TSP, as most people define it, means "given a graph, find the shortest roundtrip". As you rightly state, this problem can be well approximated. But it's not a decision problem (it doesn't have a yes/no answer), and thus doesn't even fit into categories like "NP" or "NP-complete". Talking about the NP-completess of this "Optimization TSP" is essentially a type error.

It's only when we define a "Decision TSP" problem that we can talk about things like NP-hardness. For example, we might ask "Given a graph and a number c, is there a roundtrip of length less than c?". And this new problem is NP-hard. Given any problem in NP, like a SAT instance for example, we can efficiently construct a (usually very contrived) graph that will have a roundtrip of a certain length if and only the original SAT instance is satisfiable.

But unlike "Optimization TSP", this "Decision TSP" can't be approximated. It doesn't even make sense to talk about approximations: a roundtrip of length < c can't "almost exist", the answer is always either yes or no. And while an exact solution for Optimization TSP can trivially answer Decision TSP, any approximation of Optimization TSP is essentially useless in solving Decision TSP.
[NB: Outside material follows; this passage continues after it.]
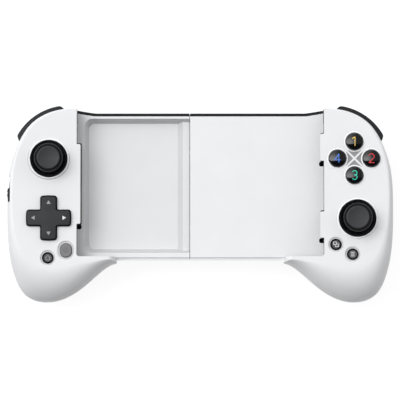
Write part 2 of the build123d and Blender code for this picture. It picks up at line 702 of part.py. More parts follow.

That's why TSP (in its optimization form) can be easy to approximate, while also (in its decision form) being NP-hard.


Great description. Obviously codeflo knows this, but it's worth pointing out that "roundtrip" means "visiting every city exactly once". Euclidean problem geometry guarantees it (it's always faster to go directly) but many problems, even though emerging from seemingly euclidean space, do not have this property - e.g. if you're using a car, the road network might induce non-euclidean distance geometry that would make the fast roundtrip include more than one visit to a node.


Actually general version of TSP (optimization problem) cannot be approximated to a constant factor in polynomial time unless P = NP. [1]

Your confusion likely stem from the fact that metric-TSP (a special case of TSP problem where the distance between cities form a metric [2]) is actually APX-complete, which means it can be approximated to a constant factor in polynomial time (Christofides algorithm, approx ratio = 1.5).

PS: A potentially interesting aside - Sanjeev Arora, the PhD advisor of Subhash Khot actually got his first Gödel prize (2001) for discovering a PTAS (polynomial time approximation scheme, which in layman term means you can approximate it as close to real answer (but not exactly) as you like in polynomial time) for Euclidean-TSP (independently discovered by Joseph S. B. Mitchell as well). The algorithm make pretty interesting use of Dynamic programming, and was a surprise for the theoretical CS community that time.

[1] Brief intuition - HAMILTON-PATH (decision version) can be solved exactly in polynomial time using a constant factor poly time approximation of general TSP (optimization). But since, HAMILTON-PATH is proven to be NP-Complete, then P must equal NP (in which case we can solve all problems in NP and their optimization counterparts exactly in polynomial time anyway). For a formal proof see Khot's lecture notes: http://www.cs.nyu.edu/~khot/lec1.ps (you can find a variety of other similar resources as well, as this is one of the first impossibility proof in almost any graduate level approximation algorithm class).

[2] http://en.wikipedia.org/wiki/Metric_(mathematics)


Yes. TSP is NP-complete, which means that exact solutions to TSP can be turned into exact solutions to any other NP problem in P time. However, there is no guarantee on how this transformation behaves on non-exact solutions. In fact, there are many problems that are known to be non-approximable. For example, Vertex Cover is known not to have approximation algorithms better than a factor of 1.3 or so (assuming P != NP). Maximum clique is completely inapproximable (it is impossible to approximate it to any constant factor).